* TASK PROMPT *
Output exactly the span of lines that begins at the line containing "obj.matrix_world = Matrix.Identity(4)" and ends at the line containing "return np.exp(-((x / width) ** 2))", both lines included.

* DATA IN THIS EXERCISE *
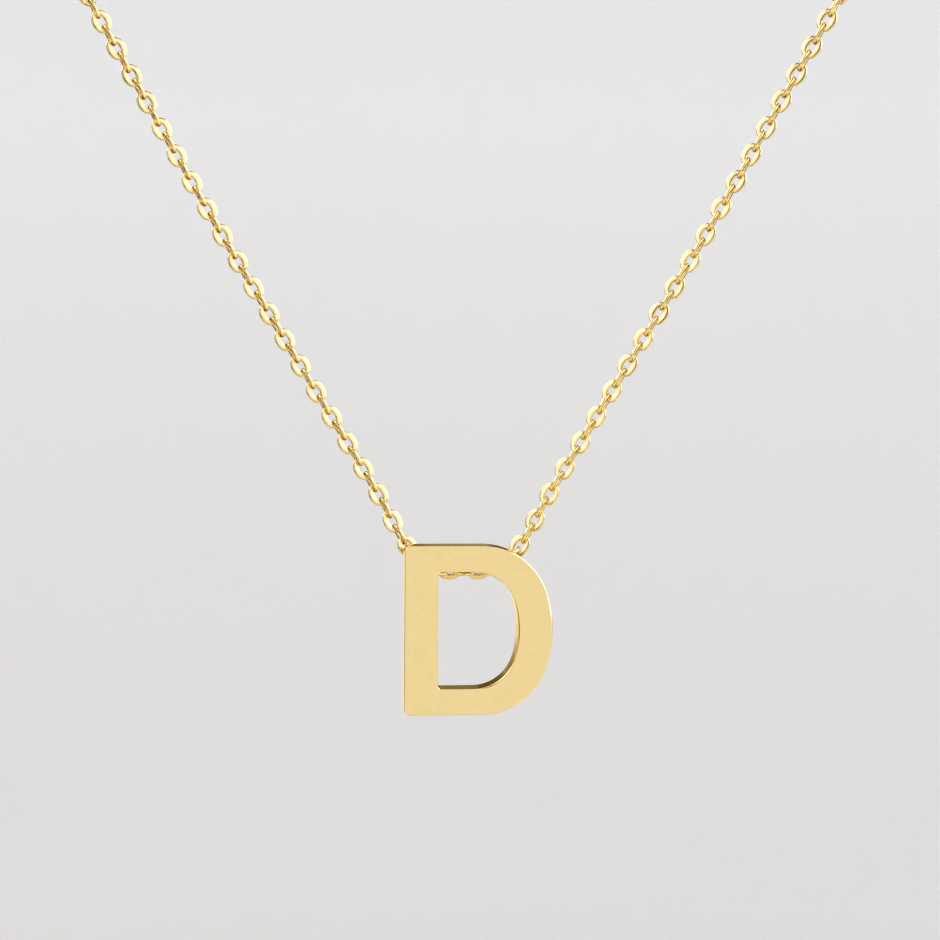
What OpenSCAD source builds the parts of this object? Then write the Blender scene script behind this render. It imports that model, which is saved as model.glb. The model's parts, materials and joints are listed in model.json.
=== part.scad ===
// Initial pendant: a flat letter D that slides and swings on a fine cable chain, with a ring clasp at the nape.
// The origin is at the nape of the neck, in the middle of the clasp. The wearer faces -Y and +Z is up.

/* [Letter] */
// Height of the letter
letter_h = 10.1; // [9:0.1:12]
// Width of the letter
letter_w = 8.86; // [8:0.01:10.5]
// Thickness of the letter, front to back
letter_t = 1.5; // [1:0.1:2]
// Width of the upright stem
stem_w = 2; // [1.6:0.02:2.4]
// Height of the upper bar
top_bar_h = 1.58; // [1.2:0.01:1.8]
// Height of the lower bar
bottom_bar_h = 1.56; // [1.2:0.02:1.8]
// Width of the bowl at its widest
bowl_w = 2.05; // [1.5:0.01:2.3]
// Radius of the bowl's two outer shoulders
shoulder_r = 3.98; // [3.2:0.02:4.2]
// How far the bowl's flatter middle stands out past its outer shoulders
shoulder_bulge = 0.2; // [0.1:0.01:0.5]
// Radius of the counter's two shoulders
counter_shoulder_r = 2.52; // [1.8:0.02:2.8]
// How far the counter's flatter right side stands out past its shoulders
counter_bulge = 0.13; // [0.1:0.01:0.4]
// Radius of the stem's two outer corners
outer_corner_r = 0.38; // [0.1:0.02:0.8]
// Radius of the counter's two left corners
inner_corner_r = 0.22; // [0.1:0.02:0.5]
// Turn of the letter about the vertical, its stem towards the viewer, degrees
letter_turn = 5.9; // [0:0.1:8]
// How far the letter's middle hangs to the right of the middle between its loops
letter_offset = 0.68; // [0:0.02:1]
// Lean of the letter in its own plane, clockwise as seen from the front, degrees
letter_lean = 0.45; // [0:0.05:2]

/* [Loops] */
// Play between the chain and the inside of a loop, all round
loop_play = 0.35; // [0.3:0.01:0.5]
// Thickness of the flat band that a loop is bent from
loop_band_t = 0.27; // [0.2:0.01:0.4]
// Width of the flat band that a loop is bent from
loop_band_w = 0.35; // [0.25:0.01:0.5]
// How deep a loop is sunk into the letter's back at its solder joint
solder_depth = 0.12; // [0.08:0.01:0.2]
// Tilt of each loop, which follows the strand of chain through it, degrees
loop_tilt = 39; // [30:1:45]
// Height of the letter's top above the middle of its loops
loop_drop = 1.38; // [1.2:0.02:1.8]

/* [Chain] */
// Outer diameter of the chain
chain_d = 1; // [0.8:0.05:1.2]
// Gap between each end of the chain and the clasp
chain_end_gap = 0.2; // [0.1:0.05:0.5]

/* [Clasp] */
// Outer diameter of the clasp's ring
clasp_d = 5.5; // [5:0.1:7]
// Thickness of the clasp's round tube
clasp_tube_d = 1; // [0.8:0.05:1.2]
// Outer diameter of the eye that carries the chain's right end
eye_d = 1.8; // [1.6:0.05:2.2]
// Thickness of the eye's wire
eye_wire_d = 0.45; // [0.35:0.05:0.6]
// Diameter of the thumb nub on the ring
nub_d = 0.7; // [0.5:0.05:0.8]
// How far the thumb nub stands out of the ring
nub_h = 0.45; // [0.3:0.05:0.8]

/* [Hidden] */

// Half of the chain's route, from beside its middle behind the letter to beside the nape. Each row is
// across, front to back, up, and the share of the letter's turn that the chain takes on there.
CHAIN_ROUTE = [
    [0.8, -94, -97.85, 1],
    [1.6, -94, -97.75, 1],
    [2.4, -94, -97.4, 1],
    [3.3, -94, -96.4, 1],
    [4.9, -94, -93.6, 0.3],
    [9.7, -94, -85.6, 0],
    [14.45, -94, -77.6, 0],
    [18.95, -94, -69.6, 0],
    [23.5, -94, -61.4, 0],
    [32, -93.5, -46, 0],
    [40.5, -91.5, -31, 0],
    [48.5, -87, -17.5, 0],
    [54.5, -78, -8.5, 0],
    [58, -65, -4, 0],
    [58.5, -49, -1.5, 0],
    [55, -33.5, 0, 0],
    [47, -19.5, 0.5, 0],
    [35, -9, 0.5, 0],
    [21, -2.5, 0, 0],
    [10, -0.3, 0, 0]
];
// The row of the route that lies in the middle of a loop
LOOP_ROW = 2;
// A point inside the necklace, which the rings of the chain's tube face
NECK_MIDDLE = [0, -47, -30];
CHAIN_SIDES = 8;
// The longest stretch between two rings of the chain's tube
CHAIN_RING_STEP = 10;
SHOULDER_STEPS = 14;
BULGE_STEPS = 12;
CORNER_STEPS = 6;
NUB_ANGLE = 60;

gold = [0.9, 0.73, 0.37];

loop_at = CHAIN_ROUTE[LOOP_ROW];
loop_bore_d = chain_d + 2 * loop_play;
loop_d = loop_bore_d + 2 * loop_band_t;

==

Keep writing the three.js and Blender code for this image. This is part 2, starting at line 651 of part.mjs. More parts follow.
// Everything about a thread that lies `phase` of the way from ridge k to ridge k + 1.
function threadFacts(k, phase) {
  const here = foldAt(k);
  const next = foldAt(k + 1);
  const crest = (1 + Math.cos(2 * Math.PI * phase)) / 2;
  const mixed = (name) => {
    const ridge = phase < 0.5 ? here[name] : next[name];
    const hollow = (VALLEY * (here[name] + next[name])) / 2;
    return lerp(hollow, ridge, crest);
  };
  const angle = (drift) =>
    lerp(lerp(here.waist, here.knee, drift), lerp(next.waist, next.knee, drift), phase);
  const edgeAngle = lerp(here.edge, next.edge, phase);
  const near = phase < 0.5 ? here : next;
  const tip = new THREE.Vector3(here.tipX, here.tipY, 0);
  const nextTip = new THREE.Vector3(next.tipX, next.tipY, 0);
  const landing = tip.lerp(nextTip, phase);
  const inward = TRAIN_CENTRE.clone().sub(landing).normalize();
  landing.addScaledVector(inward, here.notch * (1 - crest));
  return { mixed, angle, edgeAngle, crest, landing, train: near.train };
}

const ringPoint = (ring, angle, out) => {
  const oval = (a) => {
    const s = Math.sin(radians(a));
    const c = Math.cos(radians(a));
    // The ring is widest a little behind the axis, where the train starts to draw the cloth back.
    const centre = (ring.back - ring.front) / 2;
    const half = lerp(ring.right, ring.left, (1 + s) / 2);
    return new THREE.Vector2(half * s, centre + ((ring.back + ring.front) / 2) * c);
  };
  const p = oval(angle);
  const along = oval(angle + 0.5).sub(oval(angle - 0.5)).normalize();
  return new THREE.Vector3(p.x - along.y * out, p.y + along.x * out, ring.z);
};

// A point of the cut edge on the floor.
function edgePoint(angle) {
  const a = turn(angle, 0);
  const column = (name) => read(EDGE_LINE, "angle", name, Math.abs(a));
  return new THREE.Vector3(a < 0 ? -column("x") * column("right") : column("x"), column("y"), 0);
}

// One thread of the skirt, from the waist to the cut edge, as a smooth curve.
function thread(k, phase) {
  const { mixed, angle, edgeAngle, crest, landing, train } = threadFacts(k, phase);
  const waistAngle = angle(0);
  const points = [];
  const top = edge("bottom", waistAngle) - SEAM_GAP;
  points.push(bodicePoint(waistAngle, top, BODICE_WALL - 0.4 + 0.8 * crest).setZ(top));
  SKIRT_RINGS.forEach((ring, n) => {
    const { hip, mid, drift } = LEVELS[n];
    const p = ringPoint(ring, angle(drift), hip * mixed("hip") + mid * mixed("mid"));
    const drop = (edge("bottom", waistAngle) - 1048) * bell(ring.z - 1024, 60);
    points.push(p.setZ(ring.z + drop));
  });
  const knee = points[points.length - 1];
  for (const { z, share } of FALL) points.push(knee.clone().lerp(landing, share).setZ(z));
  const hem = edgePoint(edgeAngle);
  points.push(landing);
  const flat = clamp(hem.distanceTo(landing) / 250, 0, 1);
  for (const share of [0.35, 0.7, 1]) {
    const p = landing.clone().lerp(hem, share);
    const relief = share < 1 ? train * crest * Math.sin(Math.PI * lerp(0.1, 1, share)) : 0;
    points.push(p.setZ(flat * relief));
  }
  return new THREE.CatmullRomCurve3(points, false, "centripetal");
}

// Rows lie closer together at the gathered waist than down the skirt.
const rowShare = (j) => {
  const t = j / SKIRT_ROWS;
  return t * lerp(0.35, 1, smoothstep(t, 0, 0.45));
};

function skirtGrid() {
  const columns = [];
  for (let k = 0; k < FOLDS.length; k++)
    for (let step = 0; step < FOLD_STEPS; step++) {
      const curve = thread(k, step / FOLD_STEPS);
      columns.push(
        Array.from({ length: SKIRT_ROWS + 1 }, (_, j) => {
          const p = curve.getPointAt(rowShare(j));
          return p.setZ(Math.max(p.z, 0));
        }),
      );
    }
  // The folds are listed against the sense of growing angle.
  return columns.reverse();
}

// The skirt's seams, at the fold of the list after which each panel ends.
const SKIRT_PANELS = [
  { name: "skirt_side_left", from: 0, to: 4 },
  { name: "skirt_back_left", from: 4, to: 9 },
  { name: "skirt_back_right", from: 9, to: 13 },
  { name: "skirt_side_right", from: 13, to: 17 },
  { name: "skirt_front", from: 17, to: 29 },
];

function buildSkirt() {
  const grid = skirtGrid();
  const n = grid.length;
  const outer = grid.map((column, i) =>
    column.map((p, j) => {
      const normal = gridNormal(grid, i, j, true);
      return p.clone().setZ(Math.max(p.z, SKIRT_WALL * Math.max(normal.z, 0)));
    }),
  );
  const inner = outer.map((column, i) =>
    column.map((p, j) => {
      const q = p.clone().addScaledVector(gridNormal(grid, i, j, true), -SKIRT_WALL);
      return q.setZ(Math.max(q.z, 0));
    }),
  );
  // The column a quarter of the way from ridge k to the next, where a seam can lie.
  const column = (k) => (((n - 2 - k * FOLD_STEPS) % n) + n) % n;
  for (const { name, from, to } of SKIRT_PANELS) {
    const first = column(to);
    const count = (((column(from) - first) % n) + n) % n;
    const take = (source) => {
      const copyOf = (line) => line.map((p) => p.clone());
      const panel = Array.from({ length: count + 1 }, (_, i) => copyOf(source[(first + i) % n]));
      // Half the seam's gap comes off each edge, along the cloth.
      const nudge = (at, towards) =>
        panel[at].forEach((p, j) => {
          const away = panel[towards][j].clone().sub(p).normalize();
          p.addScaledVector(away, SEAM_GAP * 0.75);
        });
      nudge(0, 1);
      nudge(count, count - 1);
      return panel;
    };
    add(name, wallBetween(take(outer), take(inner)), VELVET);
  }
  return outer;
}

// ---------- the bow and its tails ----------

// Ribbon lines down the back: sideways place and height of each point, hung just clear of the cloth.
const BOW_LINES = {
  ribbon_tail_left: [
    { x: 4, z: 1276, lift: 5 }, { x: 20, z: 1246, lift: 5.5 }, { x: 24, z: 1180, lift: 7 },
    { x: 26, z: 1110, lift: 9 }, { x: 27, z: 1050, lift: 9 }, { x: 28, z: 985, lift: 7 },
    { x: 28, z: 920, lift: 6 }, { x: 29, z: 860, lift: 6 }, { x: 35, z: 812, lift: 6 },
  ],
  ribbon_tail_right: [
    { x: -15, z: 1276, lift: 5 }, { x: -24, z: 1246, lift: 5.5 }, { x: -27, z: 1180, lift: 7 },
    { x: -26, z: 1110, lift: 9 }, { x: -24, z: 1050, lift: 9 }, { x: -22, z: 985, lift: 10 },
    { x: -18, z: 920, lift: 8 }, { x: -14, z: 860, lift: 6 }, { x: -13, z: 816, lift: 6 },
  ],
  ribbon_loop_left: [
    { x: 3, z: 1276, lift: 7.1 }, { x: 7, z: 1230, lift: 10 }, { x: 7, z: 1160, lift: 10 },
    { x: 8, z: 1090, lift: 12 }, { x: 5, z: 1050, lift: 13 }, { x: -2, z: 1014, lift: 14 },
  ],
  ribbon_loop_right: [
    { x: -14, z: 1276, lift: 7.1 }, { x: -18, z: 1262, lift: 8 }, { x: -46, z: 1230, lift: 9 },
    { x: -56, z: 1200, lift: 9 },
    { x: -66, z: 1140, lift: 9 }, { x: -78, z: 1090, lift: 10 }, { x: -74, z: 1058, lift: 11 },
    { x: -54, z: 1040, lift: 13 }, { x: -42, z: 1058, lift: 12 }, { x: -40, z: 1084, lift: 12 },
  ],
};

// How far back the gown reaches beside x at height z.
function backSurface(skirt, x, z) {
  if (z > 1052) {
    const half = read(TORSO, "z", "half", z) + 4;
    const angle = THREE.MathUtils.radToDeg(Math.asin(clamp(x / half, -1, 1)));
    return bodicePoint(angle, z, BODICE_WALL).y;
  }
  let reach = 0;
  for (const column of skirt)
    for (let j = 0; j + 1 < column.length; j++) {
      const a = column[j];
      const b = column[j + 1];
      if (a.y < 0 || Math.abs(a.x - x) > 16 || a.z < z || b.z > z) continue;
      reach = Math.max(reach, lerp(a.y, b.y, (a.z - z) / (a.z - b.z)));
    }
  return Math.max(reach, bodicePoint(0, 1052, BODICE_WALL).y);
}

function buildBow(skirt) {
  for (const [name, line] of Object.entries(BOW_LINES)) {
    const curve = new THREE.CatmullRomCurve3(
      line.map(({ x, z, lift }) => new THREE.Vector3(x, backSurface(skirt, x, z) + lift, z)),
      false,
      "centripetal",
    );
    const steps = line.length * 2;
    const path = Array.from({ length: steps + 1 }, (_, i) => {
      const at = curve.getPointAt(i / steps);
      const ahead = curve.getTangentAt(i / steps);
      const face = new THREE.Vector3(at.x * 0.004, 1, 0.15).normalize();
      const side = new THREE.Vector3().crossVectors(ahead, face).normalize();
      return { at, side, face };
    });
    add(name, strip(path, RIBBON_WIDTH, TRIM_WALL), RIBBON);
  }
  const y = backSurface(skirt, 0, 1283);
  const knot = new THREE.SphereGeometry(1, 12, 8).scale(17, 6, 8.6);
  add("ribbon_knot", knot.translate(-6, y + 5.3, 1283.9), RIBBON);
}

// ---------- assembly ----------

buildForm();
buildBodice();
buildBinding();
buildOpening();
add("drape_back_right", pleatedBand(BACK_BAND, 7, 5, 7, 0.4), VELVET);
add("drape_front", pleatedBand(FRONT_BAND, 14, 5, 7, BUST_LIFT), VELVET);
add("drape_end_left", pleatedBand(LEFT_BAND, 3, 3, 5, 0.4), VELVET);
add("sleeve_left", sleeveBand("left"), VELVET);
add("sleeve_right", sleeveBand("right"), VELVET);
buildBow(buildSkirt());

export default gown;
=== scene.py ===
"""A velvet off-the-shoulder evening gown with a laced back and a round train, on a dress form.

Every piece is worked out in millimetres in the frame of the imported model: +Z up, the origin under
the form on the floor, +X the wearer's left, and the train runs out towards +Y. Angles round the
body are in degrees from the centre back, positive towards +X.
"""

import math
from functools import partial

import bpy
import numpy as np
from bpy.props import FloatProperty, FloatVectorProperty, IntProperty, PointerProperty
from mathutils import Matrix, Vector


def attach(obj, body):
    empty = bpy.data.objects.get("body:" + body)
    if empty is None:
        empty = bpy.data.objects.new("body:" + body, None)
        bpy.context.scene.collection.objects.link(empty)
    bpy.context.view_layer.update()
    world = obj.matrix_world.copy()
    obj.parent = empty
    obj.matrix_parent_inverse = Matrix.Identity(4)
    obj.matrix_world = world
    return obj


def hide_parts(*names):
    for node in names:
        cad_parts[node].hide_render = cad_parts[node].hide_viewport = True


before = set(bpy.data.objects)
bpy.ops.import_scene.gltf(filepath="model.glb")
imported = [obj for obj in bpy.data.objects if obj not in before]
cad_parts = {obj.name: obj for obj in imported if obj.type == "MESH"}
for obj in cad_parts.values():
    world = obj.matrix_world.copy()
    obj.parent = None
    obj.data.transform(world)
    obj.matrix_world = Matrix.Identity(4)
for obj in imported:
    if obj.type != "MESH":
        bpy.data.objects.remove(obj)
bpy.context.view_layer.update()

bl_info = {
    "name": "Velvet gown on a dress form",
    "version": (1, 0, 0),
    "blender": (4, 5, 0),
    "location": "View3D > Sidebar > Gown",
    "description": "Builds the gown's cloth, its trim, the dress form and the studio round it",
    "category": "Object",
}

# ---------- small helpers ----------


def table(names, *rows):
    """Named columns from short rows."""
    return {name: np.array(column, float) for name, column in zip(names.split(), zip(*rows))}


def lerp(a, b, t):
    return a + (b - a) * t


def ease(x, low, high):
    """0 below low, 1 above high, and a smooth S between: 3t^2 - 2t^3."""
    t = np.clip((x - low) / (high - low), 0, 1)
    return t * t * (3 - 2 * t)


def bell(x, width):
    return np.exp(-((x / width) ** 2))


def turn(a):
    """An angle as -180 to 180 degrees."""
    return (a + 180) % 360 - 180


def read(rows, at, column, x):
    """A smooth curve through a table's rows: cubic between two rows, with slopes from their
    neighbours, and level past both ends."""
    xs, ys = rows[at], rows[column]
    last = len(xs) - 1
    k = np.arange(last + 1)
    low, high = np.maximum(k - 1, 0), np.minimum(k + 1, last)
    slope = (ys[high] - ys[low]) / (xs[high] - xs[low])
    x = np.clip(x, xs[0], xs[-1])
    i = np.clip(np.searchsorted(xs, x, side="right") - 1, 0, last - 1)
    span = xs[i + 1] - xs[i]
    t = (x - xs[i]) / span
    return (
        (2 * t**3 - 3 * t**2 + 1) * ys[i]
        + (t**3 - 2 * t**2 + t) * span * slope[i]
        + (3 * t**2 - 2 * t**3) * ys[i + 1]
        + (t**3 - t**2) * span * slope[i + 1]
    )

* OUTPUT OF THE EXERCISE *
    obj.matrix_world = Matrix.Identity(4)
for obj in imported:
    if obj.type != "MESH":
        bpy.data.objects.remove(obj)
bpy.context.view_layer.update()

bl_info = {
    "name": "Velvet gown on a dress form",
    "version": (1, 0, 0),
    "blender": (4, 5, 0),
    "location": "View3D > Sidebar > Gown",
    "description": "Builds the gown's cloth, its trim, the dress form and the studio round it",
    "category": "Object",
}

# ---------- small helpers ----------


def table(names, *rows):
    """Named columns from short rows."""
    return {name: np.array(column, float) for name, column in zip(names.split(), zip(*rows))}


def lerp(a, b, t):
    return a + (b - a) * t


def ease(x, low, high):
    """0 below low, 1 above high, and a smooth S between: 3t^2 - 2t^3."""
    t = np.clip((x - low) / (high - low), 0, 1)
    return t * t * (3 - 2 * t)


def bell(x, width):
    return np.exp(-((x / width) ** 2))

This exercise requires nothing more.